2.2.1: serial event monitoring & scheduling

Ulrich Windl (ulrich.windl@rz.uni-regensburg.de)
Thu, 11 Feb 1999 08:56:44 +0100


Hello,

a well-know effect in Linux 2.0 was delayed scheduling when a process
was using select to wait for an event. Only after the next timer
interrupt rescheduling was initiated (if I remember the details
correctly).

Now someone said it'll all be different in Linux 2.2, and I believed
it; until yesterday:

I have a really precise external pulse generator (read "GPS"), and
I've feed characters every second from the GPS to the serial port.

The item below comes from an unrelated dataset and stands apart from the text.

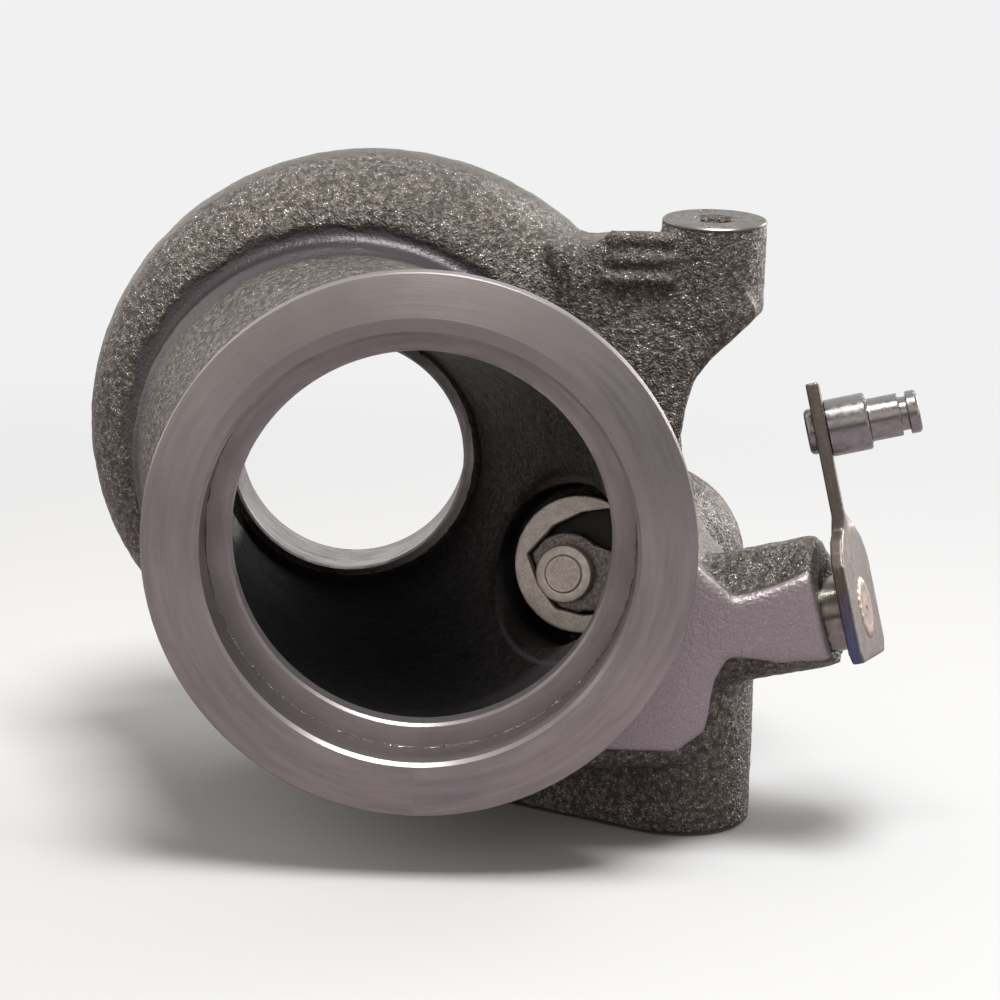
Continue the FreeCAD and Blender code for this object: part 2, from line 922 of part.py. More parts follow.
def strap_section(name, height, shift, twist):
    """Rectangle across the lever's strap at one height, centred on the strap."""
    corner = frame("-lever_thickness / 2", "-lever_strap_width / 2", "0")
    turn = frame(f"{LEVER_FACE} + lever_thickness / 2 + {shift}", "0", height, yaw=twist)
    return add(
        "Part::Plane",
        name,
        f"{lever_frame} * {turn} * {corner}",
        Length="lever_thickness",
        Width="lever_strap_width",
    )


lever_strap = lofted(
    "lever_strap",
    [
        strap_section("strap_foot", "lever_joggle_start - 2", "0", "0"),
        strap_section("strap_low", "lever_joggle_start", "0", "0"),
        strap_section("strap_high", "lever_joggle_end", "lever_joggle", "lever_twist_angle"),
        strap_section("strap_top", "lever_top", "lever_joggle", "lever_twist_angle"),
    ],
    ruled=True,
)
pin_frame = (
    f"{lever_frame} * "
    + frame(
        f"{LEVER_FACE} + lever_thickness / 2 + lever_joggle",
        "0",
        "pin_height",
        yaw="lever_twist_angle",
    )
)
outer_lever = cut("outer_lever", joined("lever_blank", [foot, lever_strap]), joined(
    "lever_holes",
    [
        rod("lever_shaft_hole", "shaft_radius", "lever_thickness + 2", along_shaft(f"{LEVER_FACE} - 1")),
        rod(
            "lever_pin_hole",
            "pin_shank_radius",
            "lever_thickness + 2",
            f"{pin_frame} * {frame('-lever_thickness / 2 - 1', '0', '0', pitch='90')}",
        ),
    ],
))

# Weld bead over the shaft's end on the lever
lever_weld = turned(
    "lever_weld",
    [
        (f"{LEVER_FACE} + lever_thickness", "0"),
        (f"{LEVER_FACE} + lever_thickness", "lever_weld_radius"),
        (f"{LEVER_FACE} + lever_thickness + lever_weld_height * 0.6", "lever_weld_radius - 0.5"),
        (f"{LEVER_FACE} + lever_thickness + lever_weld_height", "lever_weld_radius - 1.9"),
        (f"{LEVER_FACE} + lever_thickness + lever_weld_height * 0.8", "0"),
    ],
    shaft_frame,
)

# Actuator pin: riveted through the lever, with a shoulder, a journal and a clip groove
pin_stations = ["lever_thickness / 2"]
for length in ("pin_shoulder_length", "pin_journal_length", "pin_groove_width", "pin_tip_length"):
    pin_stations.append(f"{pin_stations[-1]} + {length}")
shoulder_start, journal_start, groove_start, tip_start, tip_end = pin_stations
actuator_pin = turned(
    "actuator_pin",
    [
        ("-lever_thickness / 2 - pin_rivet_thickness", "0"),
        ("-lever_thickness / 2 - pin_rivet_thickness", "pin_rivet_radius - pin_edge_break"),
        ("-lever_thickness / 2 - pin_edge_break", "pin_rivet_radius"),
        ("-lever_thickness / 2", "pin_rivet_radius"),
        ("-lever_thickness / 2", "pin_shank_radius"),
        (shoulder_start, "pin_shank_radius"),
        (shoulder_start, "pin_shoulder_radius"),
        (f"{journal_start} - pin_edge_break", "pin_shoulder_radius"),
        (journal_start, "pin_shoulder_radius - pin_edge_break"),
        (journal_start, "pin_journal_radius"),
        (groove_start, "pin_journal_radius"),
        (groove_start, "pin_groove_radius"),
        (tip_start, "pin_groove_radius"),
        (tip_start, "pin_journal_radius"),
        (f"{tip_end} - pin_edge_break", "pin_journal_radius"),
        (tip_end, "pin_journal_radius - pin_edge_break"),
        (tip_end, "0"),
    ],
    pin_frame,
)

doc.recompute()

PIECES = [
    turbine_housing,
    wastegate_bush,
    wastegate_shaft,
    valve_disc,
    valve_washer,
    valve_arm,
    arm_weld,
    outer_lever,
    lever_weld,
    actuator_pin,
]
for piece in PIECES:
    piece.Label = piece.Name
for item in doc.Objects:
    if "Invalid" in item.State or "Error" in item.State:
        raise RuntimeError(f"{item.Name} did not build: {item.State}")
os.makedirs("parts", exist_ok=True)
for piece in PIECES:
    shape = piece.Shape
    if shape.isNull() or not shape.isValid():
        raise RuntimeError(f"{piece.Name} is not a valid shape")
    print(f"{piece.Name}: {len(shape.Solids)} solid, {shape.Volume:.1f} cubic mm")
for piece in PIECES:
    piece.Shape.exportStep(os.path.join("parts", piece.Label + ".step"))
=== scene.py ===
import json
import math

import bmesh
import bpy
import numpy as np
from mathutils import Matrix, Vector


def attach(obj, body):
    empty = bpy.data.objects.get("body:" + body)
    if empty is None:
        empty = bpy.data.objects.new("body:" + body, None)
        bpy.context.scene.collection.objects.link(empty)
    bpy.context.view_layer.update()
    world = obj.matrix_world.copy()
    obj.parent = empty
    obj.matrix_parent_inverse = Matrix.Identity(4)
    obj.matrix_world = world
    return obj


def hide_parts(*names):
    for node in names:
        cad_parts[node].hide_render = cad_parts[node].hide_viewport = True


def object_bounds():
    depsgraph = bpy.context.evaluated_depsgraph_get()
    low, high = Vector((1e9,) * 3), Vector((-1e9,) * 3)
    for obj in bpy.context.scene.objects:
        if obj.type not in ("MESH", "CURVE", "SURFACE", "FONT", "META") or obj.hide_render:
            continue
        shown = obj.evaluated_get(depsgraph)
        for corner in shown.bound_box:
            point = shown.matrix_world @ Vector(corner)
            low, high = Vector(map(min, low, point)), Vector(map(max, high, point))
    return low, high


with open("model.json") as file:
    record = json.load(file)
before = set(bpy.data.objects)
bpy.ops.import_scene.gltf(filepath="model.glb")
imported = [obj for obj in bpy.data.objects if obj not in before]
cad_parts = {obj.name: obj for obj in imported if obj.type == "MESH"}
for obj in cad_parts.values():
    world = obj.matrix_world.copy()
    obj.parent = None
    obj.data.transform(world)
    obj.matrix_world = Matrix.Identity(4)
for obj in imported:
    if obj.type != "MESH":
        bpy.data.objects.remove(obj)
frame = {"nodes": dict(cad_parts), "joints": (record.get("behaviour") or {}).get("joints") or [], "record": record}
cad_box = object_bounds()

# Casting of the turbine housing
# One iron sand casting: scroll, inlet duct and flange, hub, wastegate chamber, arm and tapped boss.
# Founder's fillets soften every corner, and the skin keeps the grain of the sand.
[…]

Measuring the time when the process was scheduled, I still saw the
old and well-known "sawtooth": Instead of slowly drifting away in one
direction, the clock seems to have a "modulo-1-tick jump", most
likely caused by the event when the character receive time crosses a
tick event.

(In my previous experiments I had always used a simulated generator
derived from the same quartz, so that the problem never appeared).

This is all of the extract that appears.